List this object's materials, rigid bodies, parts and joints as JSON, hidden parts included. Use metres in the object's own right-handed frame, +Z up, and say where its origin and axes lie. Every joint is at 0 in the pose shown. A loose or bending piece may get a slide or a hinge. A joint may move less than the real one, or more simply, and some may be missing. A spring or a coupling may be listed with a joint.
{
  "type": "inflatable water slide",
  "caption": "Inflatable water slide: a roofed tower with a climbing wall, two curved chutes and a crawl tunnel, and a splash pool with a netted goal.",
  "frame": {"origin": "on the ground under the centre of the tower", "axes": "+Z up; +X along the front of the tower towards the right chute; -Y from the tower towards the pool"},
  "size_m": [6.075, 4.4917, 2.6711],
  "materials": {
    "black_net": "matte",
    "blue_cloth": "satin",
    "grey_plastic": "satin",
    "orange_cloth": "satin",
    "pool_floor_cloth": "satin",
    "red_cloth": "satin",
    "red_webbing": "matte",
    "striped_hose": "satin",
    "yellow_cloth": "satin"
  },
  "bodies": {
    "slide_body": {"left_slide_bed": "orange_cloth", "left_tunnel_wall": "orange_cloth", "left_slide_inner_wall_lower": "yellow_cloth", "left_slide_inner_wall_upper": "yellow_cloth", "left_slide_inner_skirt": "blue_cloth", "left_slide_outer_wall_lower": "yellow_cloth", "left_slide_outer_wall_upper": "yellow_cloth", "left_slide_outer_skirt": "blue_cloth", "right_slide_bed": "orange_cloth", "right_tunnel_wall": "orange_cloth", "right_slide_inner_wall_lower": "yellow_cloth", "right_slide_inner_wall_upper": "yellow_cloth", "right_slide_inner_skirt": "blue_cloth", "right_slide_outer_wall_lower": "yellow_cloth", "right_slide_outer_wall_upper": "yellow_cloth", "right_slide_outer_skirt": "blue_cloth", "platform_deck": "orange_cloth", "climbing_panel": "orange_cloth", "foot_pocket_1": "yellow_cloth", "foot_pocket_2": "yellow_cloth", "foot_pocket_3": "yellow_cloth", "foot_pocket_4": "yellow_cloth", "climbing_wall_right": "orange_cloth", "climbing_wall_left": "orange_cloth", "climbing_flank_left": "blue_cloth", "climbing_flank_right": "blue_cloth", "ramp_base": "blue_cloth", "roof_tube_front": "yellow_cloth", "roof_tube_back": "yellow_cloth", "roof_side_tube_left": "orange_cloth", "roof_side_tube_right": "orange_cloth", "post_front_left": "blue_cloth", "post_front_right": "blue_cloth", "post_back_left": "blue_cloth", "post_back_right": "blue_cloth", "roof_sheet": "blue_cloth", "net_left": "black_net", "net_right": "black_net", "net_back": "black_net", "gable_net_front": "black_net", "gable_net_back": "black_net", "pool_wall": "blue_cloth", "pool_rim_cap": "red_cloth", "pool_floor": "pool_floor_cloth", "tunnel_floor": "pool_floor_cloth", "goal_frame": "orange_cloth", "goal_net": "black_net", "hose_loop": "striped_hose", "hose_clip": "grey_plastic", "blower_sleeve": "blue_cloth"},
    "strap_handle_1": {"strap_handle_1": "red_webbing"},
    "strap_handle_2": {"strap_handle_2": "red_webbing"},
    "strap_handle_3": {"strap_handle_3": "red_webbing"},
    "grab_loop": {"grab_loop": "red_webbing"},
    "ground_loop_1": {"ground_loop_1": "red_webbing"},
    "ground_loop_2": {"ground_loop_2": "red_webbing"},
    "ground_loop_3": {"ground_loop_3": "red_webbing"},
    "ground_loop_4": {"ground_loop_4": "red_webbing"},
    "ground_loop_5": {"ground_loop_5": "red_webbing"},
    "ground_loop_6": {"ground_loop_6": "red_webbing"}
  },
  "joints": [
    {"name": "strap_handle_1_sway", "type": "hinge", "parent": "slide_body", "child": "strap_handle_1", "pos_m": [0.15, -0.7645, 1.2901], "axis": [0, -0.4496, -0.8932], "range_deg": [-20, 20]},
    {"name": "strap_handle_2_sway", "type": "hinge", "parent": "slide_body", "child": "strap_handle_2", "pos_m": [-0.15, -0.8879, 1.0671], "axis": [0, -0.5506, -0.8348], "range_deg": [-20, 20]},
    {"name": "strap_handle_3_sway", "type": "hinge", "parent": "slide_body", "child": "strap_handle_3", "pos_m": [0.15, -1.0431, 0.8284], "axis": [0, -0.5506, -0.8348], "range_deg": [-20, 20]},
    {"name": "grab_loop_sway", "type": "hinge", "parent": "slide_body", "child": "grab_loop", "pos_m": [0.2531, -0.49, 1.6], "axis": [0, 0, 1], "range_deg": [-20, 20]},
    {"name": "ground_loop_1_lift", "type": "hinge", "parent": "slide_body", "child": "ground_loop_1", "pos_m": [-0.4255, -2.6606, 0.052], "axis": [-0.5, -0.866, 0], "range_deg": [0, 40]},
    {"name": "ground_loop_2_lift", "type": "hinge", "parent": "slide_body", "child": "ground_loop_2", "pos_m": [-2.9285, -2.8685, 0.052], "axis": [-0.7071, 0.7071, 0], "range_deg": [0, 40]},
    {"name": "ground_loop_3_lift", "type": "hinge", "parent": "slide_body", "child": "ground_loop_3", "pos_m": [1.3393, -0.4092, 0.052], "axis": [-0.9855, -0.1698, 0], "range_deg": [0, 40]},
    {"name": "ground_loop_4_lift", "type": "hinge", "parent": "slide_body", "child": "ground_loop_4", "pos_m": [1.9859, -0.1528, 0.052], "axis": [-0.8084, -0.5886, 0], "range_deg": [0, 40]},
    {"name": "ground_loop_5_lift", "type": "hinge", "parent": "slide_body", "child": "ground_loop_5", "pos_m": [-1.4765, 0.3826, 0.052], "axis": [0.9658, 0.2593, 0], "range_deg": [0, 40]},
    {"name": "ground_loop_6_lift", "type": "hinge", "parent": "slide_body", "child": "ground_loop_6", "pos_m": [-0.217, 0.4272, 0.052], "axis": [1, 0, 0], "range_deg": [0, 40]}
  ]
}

==*==

> [Aim]
Extract all lines as given.

> [Solution to the problem]
List this object's materials, rigid bodies, parts and joints as JSON, hidden parts included. Use metres in the object's own right-handed frame, +Z up, and say where its origin and axes lie. Every joint is at 0 in the pose shown. A loose or bending piece may get a slide or a hinge. A joint may move less than the real one, or more simply, and some may be missing. A spring or a coupling may be listed with a joint.
{
  "type": "inflatable water slide",
  "caption": "Inflatable water slide: a roofed tower with a climbing wall, two curved chutes and a crawl tunnel, and a splash pool with a netted goal.",
  "frame": {"origin": "on the ground under the centre of the tower", "axes": "+Z up; +X along the front of the tower towards the right chute; -Y from the tower towards the pool"},
  "size_m": [6.075, 4.4917, 2.6711],
  "materials": {
    "black_net": "matte",
    "blue_cloth": "satin",
    "grey_plastic": "satin",
    "orange_cloth": "satin",
    "pool_floor_cloth": "satin",
    "red_cloth": "satin",
    "red_webbing": "matte",
    "striped_hose": "satin",
    "yellow_cloth": "satin"
  },
  "bodies": {
    "slide_body": {"left_slide_bed": "orange_cloth", "left_tunnel_wall": "orange_cloth", "left_slide_inner_wall_lower": "yellow_cloth", "left_slide_inner_wall_upper": "yellow_cloth", "left_slide_inner_skirt": "blue_cloth", "left_slide_outer_wall_lower": "yellow_cloth", "left_slide_outer_wall_upper": "yellow_cloth", "left_slide_outer_skirt": "blue_cloth", "right_slide_bed": "orange_cloth", "right_tunnel_wall": "orange_cloth", "right_slide_inner_wall_lower": "yellow_cloth", "right_slide_inner_wall_upper": "yellow_cloth", "right_slide_inner_skirt": "blue_cloth", "right_slide_outer_wall_lower": "yellow_cloth", "right_slide_outer_wall_upper": "yellow_cloth", "right_slide_outer_skirt": "blue_cloth", "platform_deck": "orange_cloth", "climbing_panel": "orange_cloth", "foot_pocket_1": "yellow_cloth", "foot_pocket_2": "yellow_cloth", "foot_pocket_3": "yellow_cloth", "foot_pocket_4": "yellow_cloth", "climbing_wall_right": "orange_cloth", "climbing_wall_left": "orange_cloth", "climbing_flank_left": "blue_cloth", "climbing_flank_right": "blue_cloth", "ramp_base": "blue_cloth", "roof_tube_front": "yellow_cloth", "roof_tube_back": "yellow_cloth", "roof_side_tube_left": "orange_cloth", "roof_side_tube_right": "orange_cloth", "post_front_left": "blue_cloth", "post_front_right": "blue_cloth", "post_back_left": "blue_cloth", "post_back_right": "blue_cloth", "roof_sheet": "blue_cloth", "net_left": "black_net", "net_right": "black_net", "net_back": "black_net", "gable_net_front": "black_net", "gable_net_back": "black_net", "pool_wall": "blue_cloth", "pool_rim_cap": "red_cloth", "pool_floor": "pool_floor_cloth", "tunnel_floor": "pool_floor_cloth", "goal_frame": "orange_cloth", "goal_net": "black_net", "hose_loop": "striped_hose", "hose_clip": "grey_plastic", "blower_sleeve": "blue_cloth"},
    "strap_handle_1": {"strap_handle_1": "red_webbing"},
    "strap_handle_2": {"strap_handle_2": "red_webbing"},
    "strap_handle_3": {"strap_handle_3": "red_webbing"},
    "grab_loop": {"grab_loop": "red_webbing"},
    "ground_loop_1": {"ground_loop_1": "red_webbing"},
    "ground_loop_2": {"ground_loop_2": "red_webbing"},
    "ground_loop_3": {"ground_loop_3": "red_webbing"},
    "ground_loop_4": {"ground_loop_4": "red_webbing"},
    "ground_loop_5": {"ground_loop_5": "red_webbing"},
    "ground_loop_6": {"ground_loop_6": "red_webbing"}
  },
  "joints": [
    {"name": "strap_handle_1_sway", "type": "hinge", "parent": "slide_body", "child": "strap_handle_1", "pos_m": [0.15, -0.7645, 1.2901], "axis": [0, -0.4496, -0.8932], "range_deg": [-20, 20]},
    {"name": "strap_handle_2_sway", "type": "hinge", "parent": "slide_body", "child": "strap_handle_2", "pos_m": [-0.15, -0.8879, 1.0671], "axis": [0, -0.5506, -0.8348], "range_deg": [-20, 20]},
    {"name": "strap_handle_3_sway", "type": "hinge", "parent": "slide_body", "child": "strap_handle_3", "pos_m": [0.15, -1.0431, 0.8284], "axis": [0, -0.5506, -0.8348], "range_deg": [-20, 20]},
    {"name": "grab_loop_sway", "type": "hinge", "parent": "slide_body", "child": "grab_loop", "pos_m": [0.2531, -0.49, 1.6], "axis": [0, 0, 1], "range_deg": [-20, 20]},
    {"name": "ground_loop_1_lift", "type": "hinge", "parent": "slide_body", "child": "ground_loop_1", "pos_m": [-0.4255, -2.6606, 0.052], "axis": [-0.5, -0.866, 0], "range_deg": [0, 40]},
    {"name": "ground_loop_2_lift", "type": "hinge", "parent": "slide_body", "child": "ground_loop_2", "pos_m": [-2.9285, -2.8685, 0.052], "axis": [-0.7071, 0.7071, 0], "range_deg": [0, 40]},
    {"name": "ground_loop_3_lift", "type": "hinge", "parent": "slide_body", "child": "ground_loop_3", "pos_m": [1.3393, -0.4092, 0.052], "axis": [-0.9855, -0.1698, 0], "range_deg": [0, 40]},
    {"name": "ground_loop_4_lift", "type": "hinge", "parent": "slide_body", "child": "ground_loop_4", "pos_m": [1.9859, -0.1528, 0.052], "axis": [-0.8084, -0.5886, 0], "range_deg": [0, 40]},
    {"name": "ground_loop_5_lift", "type": "hinge", "parent": "slide_body", "child": "ground_loop_5", "pos_m": [-1.4765, 0.3826, 0.052], "axis": [0.9658, 0.2593, 0], "range_deg": [0, 40]},
    {"name": "ground_loop_6_lift", "type": "hinge", "parent": "slide_body", "child": "ground_loop_6", "pos_m": [-0.217, 0.4272, 0.052], "axis": [1, 0, 0], "range_deg": [0, 40]}
  ]
}